52 years: Israeli settlements usurping Palestinian lands


Israel continues to build Jewish settlements on Palestinian territories, which it has occupied since 1967. 

The presence of 262 Jewish settlements built in the West Bank and East Jerusalem stands as an obstacle against establishing a sovereign Palestinian state.

U.S. Secretary of State Mike Pompeo on Monday softened Washington’s stance on Israeli settlements, saying Washington would no longer consider them illegal, backpedaling from some four decades of U.S. policy.

In response to the controversial move, European diplomats on Wednesday re-stated long-held positions that Israeli settlement-building on Palestinian land was “illegal”.

With this latest decision, the U.S. has become the first country to accept Jewish settlements built on occupied Palestinian territories. This will encourage Israel to annex Jewish settlements in the West Bank.

The U.S. move also violates the UN resolution on Palestine.

In December 2016, the UN Security Council (UNSC) with its Resolution 2334, demanded that Israel stop immediately all settlement activities in the occupied Palestinian territories.

52 years of occupation 

After Israel invaded the West Bank and East Jerusalem in 1967, it began building Jewish settlements in the region.

The Israeli government, led by the left-wing Labor Party, gave the green signal to a program for construction around East Jerusalem and its surroundings and eastern West Bank near the Dead Sea during the period 1967-1977.

The right-wing Likud Party, which took over the government, aimed to increase the number of Jews living around the West Bank to one million during the period of 1977-1987 by continuing the Jewish settlement construction program.

In 1990, the Israeli government of the time announced that it did not accept the 1967 borders and accelerated the plan to build Jewish settlements in the West Bank.

In 1996, when then-Israeli Prime Minister Ariel Sharon called for building settlements all over the West Bank, Jewish settlements began to be built directly in the interior parts of the West Bank.

262 Israel settlements

The Kfar Etzion Jewish settlement in southern West Bank is considered to be the first Israeli settlement established immediately after Israel invaded the West Bank and East Jerusalem in 1967.

According to Khalil Tufakji, former director of the Map Association and Jewish Settlement Specialist, which was closed down by Israel, there are 252 Jewish settlements in the West Bank and 10 Jewish settlements in East Jerusalem.

There are 640,000 Jewish settlers in the region, 220,000 of them in East Jerusalem, he said.

In 1988 when Palestine’s independence document was proclaimed, the number of Jewish settlers in West Bank was 66,500.

This rose to 116,300 in 1993 when the Oslo I Accord was signed between Israel and Palestine.

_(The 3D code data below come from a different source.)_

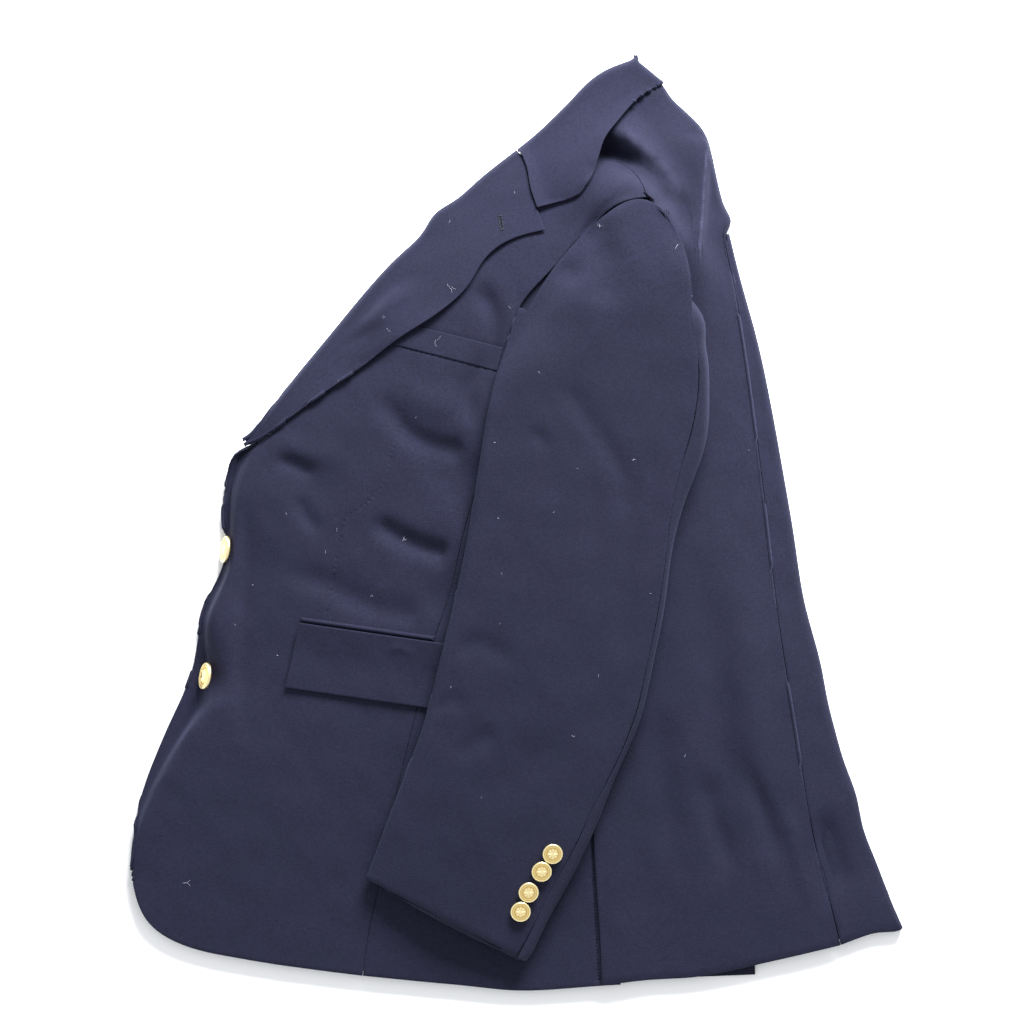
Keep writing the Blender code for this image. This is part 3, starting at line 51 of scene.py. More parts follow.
# Lengths in this file are in millimetres, X to the back fold, Y to the collar, Z up from the table.
MM = 0.001
WELD = 2e-5
SHARP = math.radians(55)  # a cloth's rim is sharper than this, and its rolls and folds are softer
CORNER = math.radians(40)  # the outline turns by more than this at its corners
FILL = 0.9  # share of the width lost in rounding that is made up again
PATH_POINTS = 48  # points of a path from which distances are taken
SKY = 500.0  # beyond everything, where rays up and down start
PRESSED = 12.0  # the most by which a cloth gives way to one that lies on it
RIM_SINKS = (1.0, 0.3)  # how far the outline and the row inside it turn down, as shares
SHEET_CLEAR = 0.1  # height above the table that a cloth's middle keeps before it is thickened
CLOTH_CLEAR = 0.05  # height above the table that the whole cloth keeps
WEAR_HIGHLIGHT_FADE = 0.15  # share of a rubbed edge over which the rubbing and its painted highlight fade at either end
BUILT = {}  # finished pieces, as trees that later ones are laid against

# Folds and dents of the body: path, rise, spread to the left and right of the path,
# and the shares of its length over which each fades in and out
BODY_CREASES = (
    (((-124, 4), (-104, -9), (-82, -20), (-55, -28)), -5.4, 8, 9, 0.25, 0.1),
    (((-205, -42), (-160, -53), (-130, -68), (-75, -82)), -3.6, 12, 10, 0.3, 0.15),
    (((-207, 54), (-185, 47), (-166, 37)), -3.2, 7, 7, 0.3, 0.3),
    (((-186, 24), (-177, 5), (-160, -12)), -2.4, 6, 6, 0.3, 0.4),
    (((-118, 112), (-106, 94), (-92, 76), (-70, 64), (-42, 60)), -4.6, 9, 10, 0.3, 0.1),
    (((-96, 106), (-74, 99), (-50, 88)), 2.6, 13, 12, 0.3, 0.3),
    (((-34, 202), (-18, 166), (-24, 136), (-38, 112), (-38, 74)), -4.4, 8, 9, 0.15, 0.2),
    (((-212, 74), (-190, 62), (-165, 55), (-140, 60)), 1.8, 10, 10, 0.3, 0.4),
    (((-228, 30), (-228, -20), (-231, -75), (-231, -140), (-226, -190)), -2.4, 8, 7, 0.2, 0.3),
    (((56, 306), (76, 307), (98, 297), (119, 280), (139, 253), (155, 214)), -15.0, 12, 8, 0.06, 0.35),
    (((80, 334), (104, 316), (124, 297), (140, 272), (148, 246)), 3.5, 9, 8, 0.2, 0.4),
    (((-224, 66), (-236, 44), (-242, 20), (-244, 0), (-242, -22)), -8.0, 5, 5, 0.2, 0.3),
    (((158, -205), (163, -236), (173, -271), (184, -308)), -4.5, 10, 9, 0.3, 0.35),
    (((192, -190), (198, -218), (211, -250), (222, -300)), -4.5, 8, 9, 0.3, 0.35),
    (((226, -235), (232, -262), (243, -306), (250, -335)), 1.8, 6, 6, 0.3, 0.3),
    (((258, -240), (266, -280), (281, -312)), -9.0, 12, 10, 0.4, 0.1),
    (((120, -150), (126, -230), (132, -300)), -3.0, 12, 12, 0.3, 0.3),
    (((161, 326), (159, 288), (156, 250), (152, 216)), 4.5, 3, 16, 0.08, 0.3),
    (((-111, -113), (-99, -106), (-85, -115)), 0.8, 4, 3, 0.4, 0.4),
)
DART = (
    (-91, 115), (-94, 94), (-104, 60), (-110, 35), (-123, 18),
    (-144, 1), (-148, -16), (-154, -49), (-159, -80),
)
VENT = ((63, -258), (66, -320), (70, -390))
SHOULDER_SEAM = ((103, 286), (108, 271))
BUTTONHOLE = ((-14, 256.5), (-12.2, 245))
# The long edges of two strips, and how many columns and rows each strip has
JET_EDGES = (
    ((-181, -84.5, 0), (-100, -96, 0), (-18, -108, 0)),
    ((-181, -80, 0), (-100, -91.5, 0), (-18, -103.5, 0)),
)
JET_COLUMNS, JET_ROWS = 120, 8
HEM_EDGES = (
    ((122, -386, 3.2), (152, -385.5, 3.2), (178, -384.5, 3.4), (202, -383.5, 3.6)),
    ((122, -352, 5), (152, -352, 5), (178, -351, 5), (202, -350, 5)),
)
HEM_COLUMNS, HEM_ROWS = 60, 24
# The points of a buttonhole stitch and of the bar at its ends: how far out, and how high over the cloth
STITCH = ((0.15, -0.25), (0.55, 0.3), (1.2, 0.38), (1.75, 0.1), (1.9, -0.2))
BAR = ((-1.7, -0.1), (-0.8, 0.5), (0.8, 0.5), (1.7, -0.1))
STITCH_COUNT, TWIST_RADIUS = 19, 0.24
SWAY, SWAY_TURN = 0.12, 3.7  # how far the stitches stray along the slit, and how that changes
BAR_STEPS = (-0.45, 0.0, 0.45)  # where the threads of a bar lie beside each other
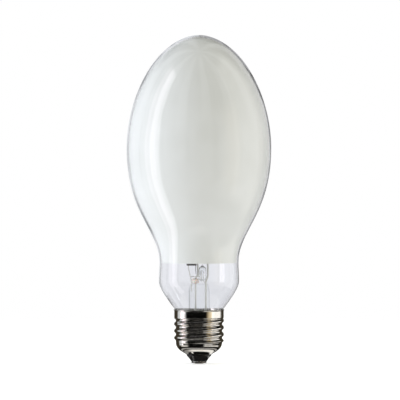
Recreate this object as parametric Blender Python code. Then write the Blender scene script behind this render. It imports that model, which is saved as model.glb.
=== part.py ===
"""High pressure sodium lamp: coated elliptical bulb, screw cap and the mount inside.

The origin is on the flat of the centre contact, +Z runs up the lamp's axis to the dome,
+X is the side of the return lead and -Y is the front. Lengths are in metres.
"""
import math

import bmesh
import bpy
from mathutils import Matrix, Vector

MM = 0.001

# General fits
SEAT_GAP = 0.3 * MM
MERGE_DISTANCE = 0.0001 * MM

# Centre contact and its solder
CONTACT_RADIUS = 4.1 * MM
CONTACT_HEIGHT = 1.2 * MM
CONTACT_EDGE = 0.3 * MM
CONTACT_RECESS_RADIUS = 2.6 * MM
CONTACT_RECESS_ROOF = 0.15 * MM
COLLAR_RADIUS = 1.4 * MM
COLLAR_LENGTH = 2.0 * MM
SOLDER_RADIUS = 2.2 * MM
SOLDER_FLAT_RADIUS = 1.9 * MM

# Glass insulator, whose seat is a stretch of the shell's base curve
INSULATOR_FOOT_RADIUS = 4.45 * MM
INSULATOR_HEIGHT = 3.6 * MM
INSULATOR_FLANGE = 1.0 * MM
INSULATOR_EDGE = 0.2 * MM
INSULATOR_SEAT_START = 0.12
INSULATOR_SEAT_END = 0.35

# Screw shell, whose base curve has handles given as shares of its height
SHEET = 0.3 * MM
MOUTH_RADIUS = 6.75 * MM
SHELL_BASE_HEIGHT = 5.9 * MM
SHELL_BASE_ANGLE = math.radians(28.0)
SHELL_BASE_LOW_HANDLE = 0.58
SHELL_BASE_HIGH_HANDLE = 0.44
SHELL_BASE_ROWS = 5
THREAD_PITCH = 3.629 * MM
THREAD_CREST_RADIUS = 13.1 * MM
THREAD_DEPTH = 0.95 * MM
THREAD_LENGTH = 13.4 * MM
THREAD_FADE = 1.2 * MM
THREAD_START = math.radians(-90.0)
BAND_RADIUS = 13.0 * MM
BAND_HEIGHT = 4.2 * MM
LIP_HEIGHT = 1.0 * MM
LIP_RADIUS = 13.25 * MM

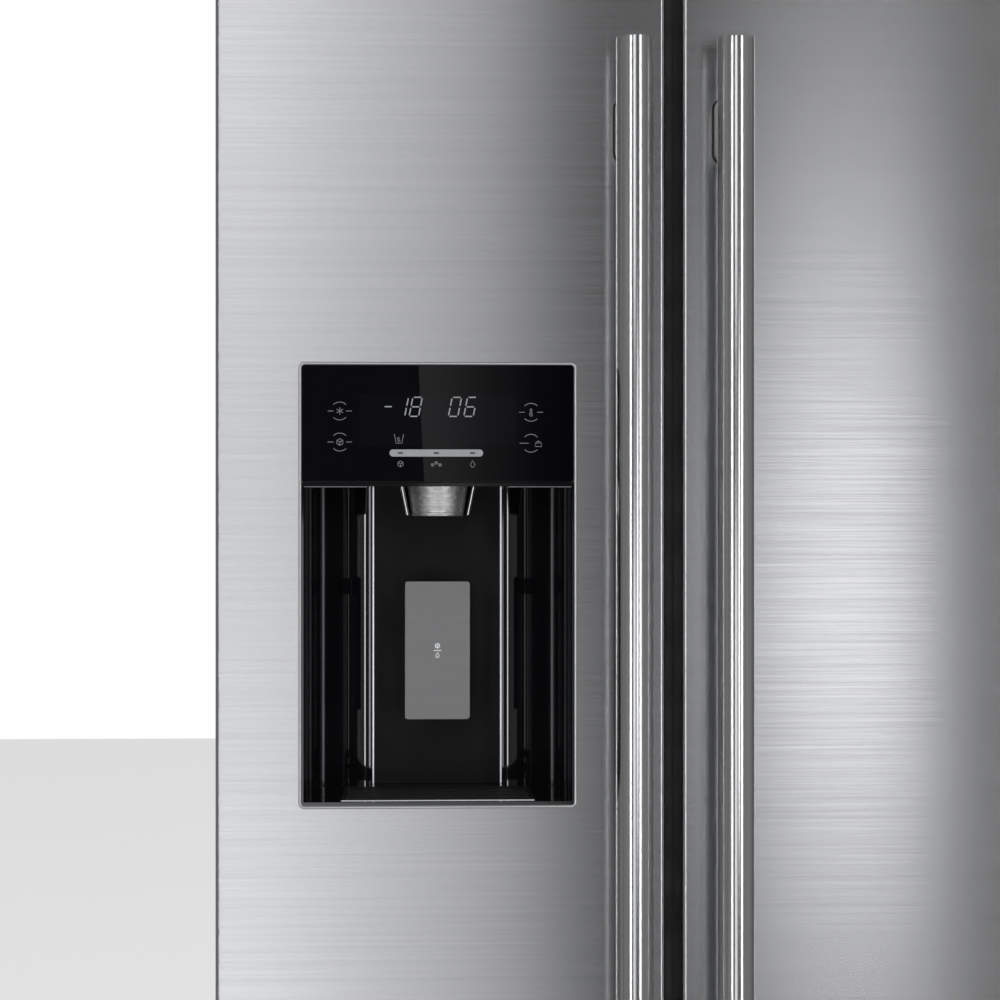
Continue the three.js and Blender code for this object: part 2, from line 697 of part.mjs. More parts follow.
/** Black niche with curved flanks, a recess for the drip grille and the ears of the paddle. */
function dispenserHousing() {
  const top = PANEL_BOTTOM - GAP;
  const outer = raised(nicheOutline(NICHE_WALL, 0), [NICHE_FLOOR - 3, top]);
  const inner = raised(nicheOutline(0, 5), [NICHE_FLOOR, top - 3]);
  const seat = box(
    around(DISPENSER_X, GRILLE_HALF + GAP),
    grow(GRILLE_Y, GAP),
    [NICHE_FLOOR - 6, NICHE_FLOOR + 1],
  );
  const tray = box(
    around(DISPENSER_X, GRILLE_HALF - 4),
    grow(GRILLE_Y, -5),
    [TRAY_BOTTOM + 3, NICHE_FLOOR - 4],
  );
  const chuteHole = rod('z', around(top, 10), [DISPENSER_X, CHUTE_Y], CHUTE_RADIUS + 1, 20);
  const earY = [PADDLE_PIVOT_Y - 5, DOOR_FRONT + NICHE_DEPTH + 1];
  const ears = [-1, 1].map((side) => box(
    sided(side, EAR).map((x) => DISPENSER_X + x),
    earY,
    around(PADDLE_PIVOT_Z, 7),
  ));
  const pivot = rod('x', around(DISPENSER_X, 30), [PADDLE_PIVOT_Y, PADDLE_PIVOT_Z], PIVOT_RADIUS + 0.6, 10);
  const hollow = cut(outer.add(trayBlock(0)), [inner, seat, tray, chuteHole]);
  return join([hollow, ...ears]).subtract(pivot);
}

/** Thin bright frame round the panel and the niche. */
function dispenserBezel() {
  const x = around(DISPENSER_X, DISPENSER_HALF - GAP);
  const z = grow(DISPENSER_Z, -GAP);
  const y = [DOOR_FRONT - BEZEL_WIDTH, DOOR_FRONT + 4];
  const inner = roundedRectangle(grow(x, -BEZEL_WIDTH), grow(z, -BEZEL_WIDTH), 0.8);
  return upright(roundedRectangle(x, z, 5), y).subtract(upright(inner, grow(y, 5)));
}

/** Glass control panel above the niche. */
function controlPanel() {
  const x = around(DISPENSER_X, NICHE_HALF + NICHE_WALL);
  const z = [PANEL_BOTTOM, DISPENSER_Z[1] - BEZEL_WIDTH - 2 * GAP];
  return upright(roundedRectangle(x, z, 3), [DOOR_FRONT - 1, DOOR_FRONT + 16]);
}

/** Ice chute: a tapered steel spout on a straight tube. */
function iceChute() {
  const top = POCKET_Z[0] + 2;
  return turned([
    [CHUTE_MOUTH_RADIUS, CHUTE_MOUTH_Z],
    [CHUTE_RADIUS, PANEL_BOTTOM],
    [CHUTE_RADIUS, top],
    [CHUTE_RADIUS - CHUTE_WALL, top],
    [CHUTE_RADIUS - CHUTE_WALL, PANEL_BOTTOM],
    [CHUTE_MOUTH_RADIUS - CHUTE_WALL, CHUTE_MOUTH_Z],
    [CHUTE_MOUTH_RADIUS, CHUTE_MOUTH_Z],
  ], 20);
}

/** Paddle: a flat plate with a web and a pivot barrel behind its upper end. */
function paddle() {
  const outline = roundedRectangle(around(DISPENSER_X, PADDLE_HALF), PADDLE_Z, 3);
  const plate = upright(outline, [PADDLE_FRONT, PADDLE_FRONT + 4]);
  const barrelX = around(DISPENSER_X, EAR[0] - GAP);
  const pivot = [PADDLE_PIVOT_Y, PADDLE_PIVOT_Z];
  const web = box(barrelX, [PADDLE_FRONT + 3, PADDLE_PIVOT_Y], around(PADDLE_PIVOT_Z, 3));
  const barrel = rod('x', barrelX, pivot, 5, 12);
  const pin = rod('x', around(DISPENSER_X, EAR[1] - 0.2), pivot, PIVOT_RADIUS, 10);
  return join([plate, web, barrel, pin]);
}

/** Drip grille with cross slots over the drip tray. */
function dripGrille() {
  const z = [GRILLE_BOTTOM, NICHE_FLOOR];
  const plate = box(around(DISPENSER_X, GRILLE_HALF), GRILLE_Y, z);
  const slots = [];
  for (let index = 0; index < 8; index += 1) {
    const y = GRILLE_Y[0] + 7 + index * 11;
    [-1, 1].forEach((side) => {
      const x = sided(side, [3, GRILLE_HALF - 6]).map((offset) => DISPENSER_X + offset);
      slots.push(box(x, [y, y + 6], grow(z, 3)));
    });
  }
  return cut(plate, slots);
}

/** Opening in the freezer door's skin and foam for the dispenser. */
function dispenserSpace(skinOnly) {
  const mouth = upright(
    roundedRectangle(around(DISPENSER_X, DISPENSER_HALF), DISPENSER_Z, 5.4),
    [DOOR_FRONT - 5, DOOR_FRONT + (skinOnly ? 10 : 17)],
  );
  if (skinOnly) {
    return mouth;
  }
  const niche = raised(nicheOutline(NICHE_WALL + GAP, 5), [NICHE_FLOOR - 3 - GAP, PANEL_BOTTOM]);
  const chute = rod('z', [PANEL_BOTTOM - 30, POCKET_Z[1]], [DISPENSER_X, CHUTE_Y], CHUTE_RADIUS + 1, 20);
  return join([mouth, niche, trayBlock(GAP), chute, icePocket(LINER + GAP)]);
}

/** Pocket in the inner door where ice enters from the bin. */
function icePocket(extra) {
  return box(
    around(DISPENSER_X, POCKET_HALF + extra),
    [POCKET_FRONT - extra, BULGE_BACK + (extra > 0 ? 0 : 5)],
    grow(POCKET_Z, extra),
  );
}

/** Bulge of the inner door round the dispenser, reduced by a wall thickness. */
function bulge(inset) {
  const x = grow([FREEZER_RIDGES[0][1], FREEZER_RIDGES[1][0]], -inset);
  const front = inset > 0 ? DOOR_BACK - LINER - 5 : DOOR_BACK - 1;
  return box(x, [front, BULGE_BACK - inset], grow(BULGE_Z, -inset));
}

/** Inner freezer door: panel, ridges, the dispenser's bulge and the ice pocket. */
function freezerDoorLiner() {
  const chute = rod('z', around(POCKET_Z[0], 10), [DISPENSER_X, CHUTE_Y], CHUTE_RADIUS + 1, 20);
  const pocketShell = icePocket(LINER);
  const body = doorLiner(FREEZER_DOOR_X, FREEZER_RIDGES).add(bulge(0)).subtract(bulge(LINER));
  return cut(body.add(pocketShell), [icePocket(0), chute]);
}

/** Foam of the freezer door, round the dispenser and into its bulge. */
function freezerDoorFoam() {
  const flat = doorFoam(FREEZER_DOOR_X, -1);
  return cut(flat.add(bulge(LINER + GAP)), [dispenserSpace(false)]);
}

// ------------------------------------------------------------------ assembly

const shelfLedges = (levels, y) => levels.map((z) => ({ y, z }));
const drawerLedges = [UPPER_DRAWER, LOWER_DRAWER].map(({ y, z }) => ({ y, z: z[0] }));

const cabinet = new THREE.Group();
piece(cabinet, 'cabinet_shell', cabinetShell(), cabinetPaint);
piece(cabinet, 'cabinet_insulation', insulation(), foamTan);
piece(cabinet, 'freezer_liner', liner(FREEZER_X, [
  ...shelfLedges([ICE_BIN.z[0], FREEZER_SHELF_LEVEL], [SHELF_FRONT, 250]), ...drawerLedges,
]), linerWhite);
piece(cabinet, 'fridge_liner', liner(FRIDGE_X, [
  ...shelfLedges(FRIDGE_SHELF_LEVELS, [SHELF_FRONT, 290]), ...drawerLedges,
]), linerWhite);
const backPanel = box(INSIDE_X, BACK_SHEET_Y, [MACHINE_TOP, CABINET_Z[1] - SHEET - GAP]);
piece(cabinet, 'back_panel', backPanel, galvanised);
piece(cabinet, 'base_pan', basePan(), galvanised);
piece(cabinet, 'kick_grille', kickGrille(), darkPlastic);
piece(cabinet, 'machine_cover', machineCover(), galvanised);
piece(cabinet, 'cord_inlet', cordInlet(), darkPlastic);
piece(cabinet, 'compressor', compressor(), compressorBlack, COMPRESSOR_PLACE);
piece(cabinet, 'condenser', condenser(), galvanised);
piece(cabinet, 'condenser_fan', fan(60, 14, 5), darkPlastic, [CONDENSER_FAN_X, ...CONDENSER_FAN_CENTRE]);
piece(cabinet, 'evaporator', finBlock({ ...EVAPORATOR, fins: 7, tubes: EVAPORATOR_TUBES }), aluminium);
piece(cabinet, 'evaporator_cover', evaporatorCover(), linerWhite);
piece(cabinet, 'ice_maker', iceMaker(), greyPlastic);
piece(cabinet, 'ice_bin', iceBin(), clearPlastic);
piece(cabinet, 'ice_auger', iceAuger(), galvanised, AUGER_PLACE);

const evaporatorFan = new THREE.Group();
evaporatorFan.position.set((FREEZER_X[0] + FREEZER_X[1]) / 2, FAN_Y, FAN_Z);
evaporatorFan.rotation.z = Math.PI / 2;
piece(evaporatorFan, 'evaporator_fan', fan(44, 12, 5), darkPlastic);
cabinet.add(evaporatorFan);

piece(cabinet, 'freezer_shelf', shelf(FREEZER_X, [SHELF_FRONT, 255], FREEZER_SHELF_LEVEL), shelfGlass);
FRIDGE_SHELF_LEVELS.forEach((z, index) => {
  const name = `fridge_shelf_${index + 1}`;
  piece(cabinet, name, shelf(FRIDGE_X, [SHELF_FRONT, 295], z), shelfGlass);
});
piece(cabinet, 'freezer_drawer_upper', drawer(FREEZER_X, UPPER_DRAWER), clearPlastic);
piece(cabinet, 'freezer_drawer_lower', drawer(FREEZER_X, LOWER_DRAWER), clearPlastic);
piece(cabinet, 'crisper_upper', drawer(FRIDGE_X, UPPER_DRAWER), clearPlastic);
piece(cabinet, 'crisper_lower', drawer(FRIDGE_X, LOWER_DRAWER), clearPlastic);

[['freezer', 'left', -1], ['fridge', 'right', 1]].forEach(([compartmentName, hand, side]) => {
  piece(cabinet, `${compartmentName}_top_hinge`, topHinge(side), galvanised);
  piece(cabinet, `${compartmentName}_bottom_hinge`, bottomHinge(side), galvanised);
  piece(cabinet, `${compartmentName}_hinge_cover`, hingeCover(side), greyPlastic);
  piece(cabinet, `${hand}_foot`, foot(), darkPlastic, [side * FOOT_X, FOOT_Y, 0]);
  piece(cabinet, `${hand}_roller`, roller(), tyreRubber, [side * ROLLER_X, ROLLER_Y, ROLLER_RADIUS]);
});

const freezerDoor = new THREE.Group();
const freezerSkin = doorSkin(FREEZER_DOOR_X, -1).subtract(dispenserSpace(true));
piece(freezerDoor, 'freezer_door_skin', freezerSkin, stainless);
piece(freezerDoor, 'freezer_door_foam', freezerDoorFoam(), foamTan);
piece(freezerDoor, 'freezer_door_liner', freezerDoorLiner(), linerWhite);
piece(freezerDoor, 'freezer_gasket', gasket(FREEZER_X), gasketGrey);
FREEZER_BIN_LEVELS.forEach((z, index) => {
  const name = `freezer_door_bin_${index + 1}`;
  piece(freezerDoor, name, doorBin(FREEZER_RIDGES, FREEZER_BIN_BACK, z), clearPlastic);
});
piece(freezerDoor, 'dispenser_housing', dispenserHousing(), glossBlack);
piece(freezerDoor, 'dispenser_bezel', dispenserBezel(), bezelChrome);
piece(freezerDoor, 'control_panel', controlPanel(), glossBlack);
piece(freezerDoor, 'ice_chute', iceChute(), chuteSteel, [DISPENSER_X, CHUTE_Y, 0]);
piece(freezerDoor, 'dispenser_paddle', paddle(), paddleGrey);
piece(freezerDoor, 'drip_grille', dripGrille(), darkPlastic);

const fridgeDoor = new THREE.Group();
piece(fridgeDoor, 'fridge_door_skin', doorSkin(FRIDGE_DOOR_X, 1), stainless);
piece(fridgeDoor, 'fridge_door_foam', doorFoam(FRIDGE_DOOR_X, 1), foamTan);
piece(fridgeDoor, 'fridge_door_liner', doorLiner(FRIDGE_DOOR_X, FRIDGE_RIDGES), linerWhite);
piece(fridgeDoor, 'fridge_gasket', gasket(FRIDGE_X), gasketGrey);
FRIDGE_BIN_LEVELS.forEach((z, index) => {
  const name = `fridge_door_bin_${index + 1}`;
  piece(fridgeDoor, name, doorBin(FRIDGE_RIDGES, FRIDGE_BIN_BACK, z), clearPlastic);
});

[[freezerDoor, 'freezer', BAR_X[0]], [fridgeDoor, 'fridge', BAR_X[1]]].forEach(([door, name, x]) => {
  piece(door, `${name}_handle_bar`, handleBar(), handleSteel, [x, BAR_Y, 0]);
  piece(door, `${name}_handle_post_upper`, handlePost(x, BAR_Z[1] - POST_INSET), postGrey);
  piece(door, `${name}_handle_post_lower`, handlePost(x, BAR_Z[0] + POST_INSET), postGrey);
});

const refrigerator = new THREE.Group();
refrigerator.name = 'side_by_side_refrigerator';
refrigerator.add(cabinet, freezerDoor, fridgeDoor);

export default refrigerator;
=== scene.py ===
"""Side by side refrigerator: detailed visible pieces, materials, light and camera round the CAD frame."""
import json
import math

import bmesh
import bpy
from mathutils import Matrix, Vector


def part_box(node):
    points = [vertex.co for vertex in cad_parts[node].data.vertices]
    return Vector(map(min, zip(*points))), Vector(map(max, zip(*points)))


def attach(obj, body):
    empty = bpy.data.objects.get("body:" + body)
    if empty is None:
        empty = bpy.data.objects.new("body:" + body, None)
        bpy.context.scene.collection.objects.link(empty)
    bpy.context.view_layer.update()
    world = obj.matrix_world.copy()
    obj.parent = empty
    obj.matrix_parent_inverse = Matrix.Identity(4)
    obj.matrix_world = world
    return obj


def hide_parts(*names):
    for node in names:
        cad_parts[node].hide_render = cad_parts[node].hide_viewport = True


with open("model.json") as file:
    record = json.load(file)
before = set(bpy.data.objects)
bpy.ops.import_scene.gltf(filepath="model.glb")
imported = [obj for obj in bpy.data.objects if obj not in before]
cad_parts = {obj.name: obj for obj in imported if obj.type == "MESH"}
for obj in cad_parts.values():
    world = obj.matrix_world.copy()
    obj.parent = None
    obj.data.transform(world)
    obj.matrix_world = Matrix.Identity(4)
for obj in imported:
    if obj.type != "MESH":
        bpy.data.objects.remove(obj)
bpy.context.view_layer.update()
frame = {"nodes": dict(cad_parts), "record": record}

MM = 0.001
GAP = 0.4 * MM


# ------------------------------------------------------------------ camera

DOOR_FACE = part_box("freezer_door_skin")[0].y
BEZEL_LOW, BEZEL_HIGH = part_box("dispenser_bezel")
CENTRE_X = (BEZEL_LOW.x + BEZEL_HIGH.x) / 2


def make_camera():
    """Stands 1.9 m in front of the dispenser at its height and looks slightly to the right."""
    data = bpy.data.cameras.new("camera")
    data.sensor_width = 36
    data.lens = 78.5
    camera = bpy.data.objects.new("camera", data)
    bpy.context.scene.collection.objects.link(camera)
    eye = Vector((CENTRE_X - 0.0134, DOOR_FACE - 1.9, 1.22))
    aim = Vector((CENTRE_X + 0.054, DOOR_FACE, 1.22))
    camera.location = eye
    camera.rotation_euler = (aim - eye).to_track_quat("-Z", "Y").to_euler()
    bpy.context.scene.camera = camera


# ------------------------------------------------------------------ meshes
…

The settlers in West Bank further swelled to 184,000 in 2000, when the U.S. Camp David Summit took place.

By 2014 when talks were held to resolve the conflict, the West Bank settlers surged to 371,000.

With Donald Trump assuming the highest U.S. office, Israeli Prime Minister Benjamin Netanyahu accelerated the construction of Jewish settlements.

Israeli settlements in Gaza

In 1968, Israel began building Jewish settlements at many strategic points in Gaza.

On an annexed area in the Gaza Strip, Israel built 19 Jewish settlements.

Israeli Prime Minister Ariel Sharon, in response to the armed resistance in Gaza in 2003, put a “disengagement plan” on the agenda which called for the evacuation of Jewish settlements from the region for the first time.

On June 15, 2005, Israel evacuated the settlers and withdrew from Gaza after demolishing the settlement buildings.

Views on settlements

According to Palestinians, the Jewish settlements in the West Bank and East Jerusalem became a complete colony with roads, universities, schools and healthcare facilities.

According to the international community, Jewish settlements built by Israel on Palestinian territories are illegal and one of the biggest obstacles on the road to a two-state solution to establish peace.

Israel considers calls for stopping construction of Jewish settlements and the complete removal of Jews from the West Bank as “ethnic cleansing”.

The Palestinian Liberation Organization (PLO) says that the settlements built on Palestinian territory weaken the possibility of achieving just and lasting peace in the region.

Non-Jews are prohibited from living inside these settlements, making Israel an apartheid state.

Peace talks between Israel and Palestine stalled in April 2014 when Israel refused to accept the 1967 borders, the right of return for Palestinians refugees who were subjected to forced migration, and ending construction of new Jewish settlements.